UI/UX Articles and Interesting Tidbits of the Week
June//11//2021
Here are some interesting finds on UI/UX of the week!
1.
A Guide to Core Web Vitals. As search algorithms change, so do the ways web products get assessed, analyzed and ranked. This interesting article looks at the topic of Core Web Vitals, focusing on factors such as performance, security, mobile friendliness, safe browsing, to name but a few. It’s an insightful article which calls out attention to the overall ergonomics of Web products, and how that will impact their performance and ranking moving forward. Highlight of the article includes:
“Core Web Vitals is a new set of assessments based on field data (anonymized data collected from actual visits to your sites) designed to standardize and simplify how site owners monitor three key elements that impact site performance: loading time, interactivity and visual stability. Because these metrics are based on actual user data, Core Web Vitals scores are fluid and change as users interact with your site.

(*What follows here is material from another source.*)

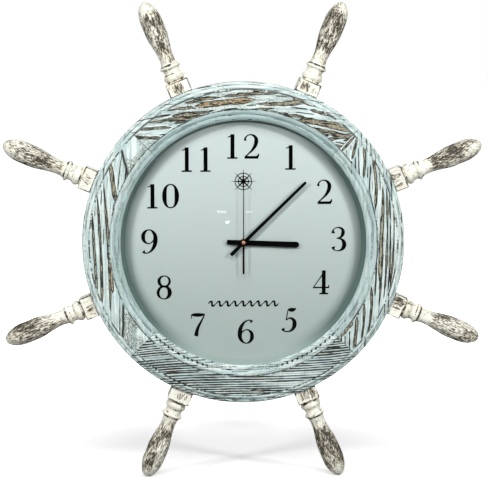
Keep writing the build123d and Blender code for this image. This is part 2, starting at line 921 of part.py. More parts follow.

Core Web Vitals assessments are shown as both numerical scores and simple labels, so you can see at a glance how well your site is performing.”
2.
AI and User Experience. AI has been highlighted in this newsletter before, but it’s a topic always worth revisiting, since it now more than ever, it has and will continue to impact technology driven solutions. AI has profound impacts across these different aspects, namely: understanding users at a scale, predicting and personalizing features, optimizing permutations, identifying opportunities and also producing new interfaces. This article looks at different aspects in which AI has an impact on the product experience, both as a background engine and as a foreground experience, to name but a few. Well worth a read. Highlight of the article includes:
“The best implementations of AI help users with the actions they want to complete without forcing the developer’s agenda on them. As the digital landscape has grown, more companies have tried to take shortcuts to achieve metric growth in ways that have been harmful to their users. Using AI is not the way to get users to perform an action they’re not interested in performing — it’s a dark pattern. Artificial intelligence is only meaningful to a user as long as it’s in their interests. After all, an assistant that tries to push you in a direction you’re not interested in isn’t a very good assistant.”
3.
Understanding Links. Very thorough article hailing from author Rian Rietveld, focused on hyperlinks. Links are of course one of the pillar and fundamental aspects of working in interactive products of any sorts. This article goes into details, on how they can and should be tackled, taking into consideration aspects such as immediacy, accessibility and usefulness. Also when it comes to Links, the rule of the 4S should always be kept in mind: make it Substantial, Sincere, Specific and Succinct. Highlight of the article includes:
“Using an image or a font icon for a link is common. Links to social media are often just the logo of the medium concerned, such as the Twitter logo. If you can see, that logo would be the obvious choice. When you depend on a screen reader, you need to have things spelled out more clearly. Screen readers announce the content on a website, so there must be actual content to announce, in the form of text: an “accessible name”, as it is called.”